Next week finance minister Tito Mboweni will be delivering the mid-term budget policy statement which becomes a more daunting prospect each year. In South Africa’s shrinking economy where unemployment is at a 14-year high of 27.7% (or 37.2% if the definition of unemployed is expanded to include those too discouraged to look for work) and GDP has been revised downward to 1.2% by the Reserve Bank (or 1% according to predictions by the World Bank) there is very little wiggle room for fiscal policy to support growth. In light of this the question is: which eggs must be broken by the MTBPS 2018 in order to make the omelette?

State-owned enterprise bailouts?
Government has significant exposure on state-owned enterprise (SoE) guarantees and must be prepared to provide further bailouts in order to prevent loan defaults. This presents a critical challenge given that government can ill afford to increase its current debt burden of R246 billion which is equivalent to over 50% of GDP.

Treasury has denied that it has approved a proposed bailout package of R59 billion for SoEs. It will be hard-pressed to choose which SoE’s should be bailed out given widespread mismanagement and wasteful and irregular expenditure. If any further evidence was needed to support this, it could be found last week Friday when eleven government departments and entities missed the statutory deadline to table their 2017/18 annual reports in Parliament.

Two months ago both SA Express and arms manufacturer Denel joined the ranks of SoEs such as SAA, Sanral, Sapo, the SABC and Eskom, looking for bailouts. Both are already reliant on government guarantees to remain operational.

Cash-strapped Denel – whose government-guaranteed debt of R2.7bn was due to be refinanced by the end of September – await approval of an additional R1bn guarantee it has requested from government, which remains under consideration until next week’s budget policy statement. The lack of further capital puts its cash flow at risk. Domestic and regional airline SA Express requires a minimum bailout of R1.74bn and hopes for its government-backed loans to be converted into equity.

These two will have to line up behind the likes of Eskom, South Africa’s biggest recipient of state loan guarantees which currently has R399 billion of debt and is, according to the Goldman Sachs Group, ‘the single biggest risk to the country’s economy.’

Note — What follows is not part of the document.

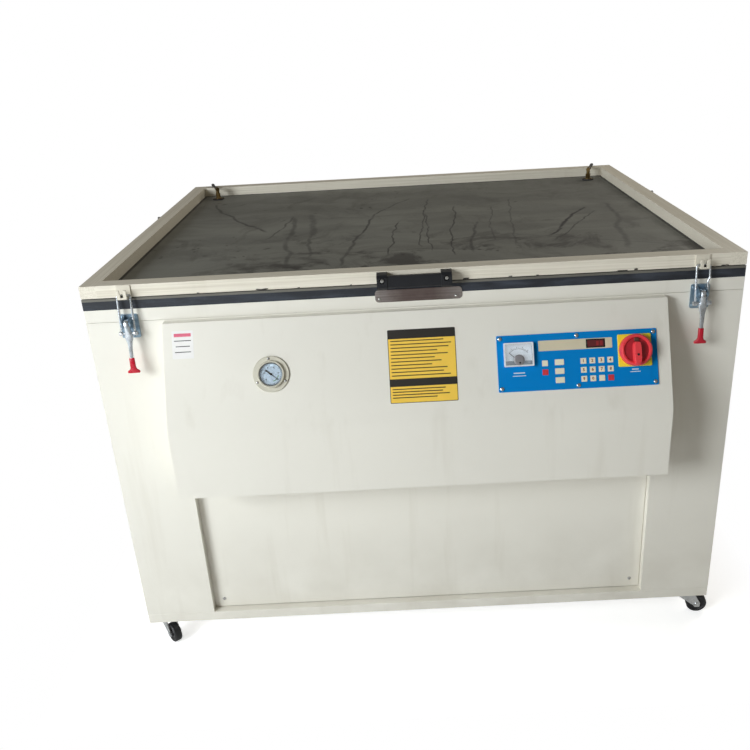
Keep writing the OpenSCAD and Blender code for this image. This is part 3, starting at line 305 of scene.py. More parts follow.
def sheet_rubber(name, colour, half_x, half_y, middle):
    """Dusty dark rubber: runs along its depth, wiped smears and stains near the front. A dark rim along the
    frame is partly the rubber's edge and partly painted shade of the gap, and painted light and shade make it
    lighter towards the left and darker towards the right and the rear.
    """
    finish = Finish(name, colour, 0.5)
    x, y, _ = finish.axes()
    shiver = finish.cloud(18.0, 4.0, 0.6) * 0.006 - 0.003
    wobble = finish.cloud(6.0, 3.0) * 0.07 - 0.035 + shiver
    marks = None
    for start, end, half, depth in RUNS:
        span = Vector(end) - Vector(start)
        ahead = span / span.length
        along = (x - start[0]) * ahead.x + (y - start[1]) * ahead.y
        aside = (y - start[1]) * ahead.x - (x - start[0]) * ahead.y + wobble
        run = abs(aside).ramp(half * MM, half * 0.3 * MM) * along.ramp(-0.012, 0.01)
        run = run * along.ramp(span.length + 0.012, span.length - 0.02) * depth
        marks = run if marks is None else marks.combine("MAXIMUM", run)
    broken = finish.cloud(16.0, 4.0, 0.7).ramp(0.3, 0.52)
    front = y.ramp(0.0, -0.36)
    eddy = finish.add("ShaderNodeTexNoise", Vector=finish.place, Scale=4.0).outputs["Color"]
    drift = finish.add("ShaderNodeVectorMath", {"operation": "SCALE"}, Vector=eddy, Scale=0.3)
    bend = finish.add("ShaderNodeVectorMath", {"operation": "ADD"})
    finish.feed(bend.inputs[0], finish.place)
    finish.feed(bend.inputs[1], drift.outputs[0])
    bent = bend.outputs[0]
    stains = finish.cloud(6.5, 7.0, 0.66, bent).ramp(0.52, 0.6) * (front * 0.85 + 0.25) * x.ramp(-0.6, -0.3)
    pools = finish.cloud(2.3, 5.0, 0.6, bent).ramp(0.52, 0.68)
    spots = finish.cells(24.0, bent).ramp(0.2, 0.1) * finish.cloud(3.4, 2.0).ramp(0.5, 0.62)
    dust = finish.cloud(8.0, 6.0, 0.62).ramp(0.34, 0.7)
    wipe = finish.cloud(3.0, 6.0, 0.6, finish.stretched((0.6, 3.6, 1.0), bent)).ramp(0.4, 0.6)
    slant = finish.cloud(4.5, 6.0, 0.68, finish.stretched((2.6, 0.6, 1.0), bent)).ramp(0.56, 0.68)
    speck = finish.cloud(190.0, 3.0, 0.7).ramp(0.35, 0.75)
    # Painted light and shade: the rubber is painted lighter towards the left and darker towards the right and
    # towards the rear
    left = x.ramp(-0.25, -0.62)
    far = y.ramp(0.05, 0.55)
    right = x.ramp(0.05, 0.6)
    # Painted shade along the frame: a dark band that is partly the rubber's own edge and partly painted shade
    # of the gap between blanket and frame
    dark_rim_and_painted_shade_x = (abs(x) + shiver * 0.3).ramp(half_x - 10 * MM, half_x - 6 * MM)
    dark_rim_and_painted_shade_y = (abs(y - middle) + shiver * 0.3).ramp(half_y - 10 * MM, half_y - 6 * MM)
    dark_rim_and_painted_shade = dark_rim_and_painted_shade_x.combine("MAXIMUM", dark_rim_and_painted_shade_y)
    tone = finish.layered(
        colour, (dust * 0.5, rgb(142, 142, 134)), (left * 0.3, rgb(140, 141, 136)),
        (far * 0.42, rgb(86, 86, 82)), (right * 0.3, rgb(84, 84, 81)), (wipe * 0.45, rgb(86, 86, 82)),
        (slant * 0.4, rgb(68, 65, 59)), (pools * 0.35, rgb(78, 75, 68)), (speck * 0.14, rgb(150, 150, 142)),
        ((stains * 0.75 + spots * 0.6).clamped(), rgb(46, 43, 40)),
        ((marks * (broken * 0.45 + 0.6)).clamped(), rgb(30, 28, 27)), (dark_rim_and_painted_shade * 0.9, rgb(26, 26, 27)))
    return finish.made(tone, 0.5 + dust * 0.2 - (marks + pools).clamped() * 0.15,
                       finish.cloud(160.0, 3.0) * 0.4 + marks * 0.5, 0.0012, 0.5)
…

Tax – between a rock and hard place
While the MTBPS is not expected to make any material changes to the tax regime, it could provide an indication of changes to come in 2019.

In February this year, then finance minister Malusi Gigaba projected that the South African Revenue Service (SARS) would collect R1.345 trillion in taxes in order to ensure that the budget balances. Two months later his replacement, Nhlanhla Nene, announced that SARS had fallen short by R700 million in the tax revenue collection target for 2017.

A SARS commission of enquiry in August has learned that the agency inflated compliance figures for corporate and personal income tax, which raises questions as to whether SARS truly collected the claimed R1-trillion in revenue in the 2017-18 tax year.

The unwelcome news that the country is in a technical recession this year will no doubt have an impact on tax recovery.

Should there be a tax shortfall there is the possibility that a VAT increase might again be on the cards for next year. Although any further increase beyond this year’s 1% have been described as disastrous given that once again the poor will be the hardest hit, there remain few options for new finance minister Mboweni, as it is highly unlikely that a further increase for already-constrained corporate or personal income tax payers will yield further income.

Funding Ramaphosa’s stimulus package
The MTBPS will have to apply some innovative solutions to enable the implementation of President Cyril Ramaphosa’s stimulus package aimed at boosting employment and spurring economic growth.

In light of the fact that stimulus package has been positioned by Ramaphosa as ‘budget neutral’ and that R50 billion has already been earmarked from existing funds, it remains to be seen which line items will be the most affected. Additionally it is yet to be revealed where the funds will be drawn from to support the R400 billion infrastructure fund.

Clarity on land expropriation without compensation?
Cyril Ramaphosa was applauded in September for setting up a 10-person advisory panel on land reform which has been mandated to review, research and suggest models for government to implement a fair and equitable land reform process.

The issue yet to be tackled is the amendment to section 25 of the constitution following Ramaphosa’s previous announcements that government would seek constitutional amendment to allow it to expropriate land without compensation.

Policy consistency is a critical aspect that is arguably yet to be achieved. An uncertain regulatory landscape cannot hope to instil confidence in foreign investors. Not only does this refer to how expropriation without compensation will look as a policy document, but also in how the wording of section 25 of the constitution will be amended to accommodate this. As the founding document from which policy takes its lead, there is the additional risk that the amended section 25 will create ambiguity for other pieces of existing legislation that govern investment in South Africa.

Now is the time for government to provide a clear and coherent sense of what policy will look like and how both foreign and local investors’ rights will be protected.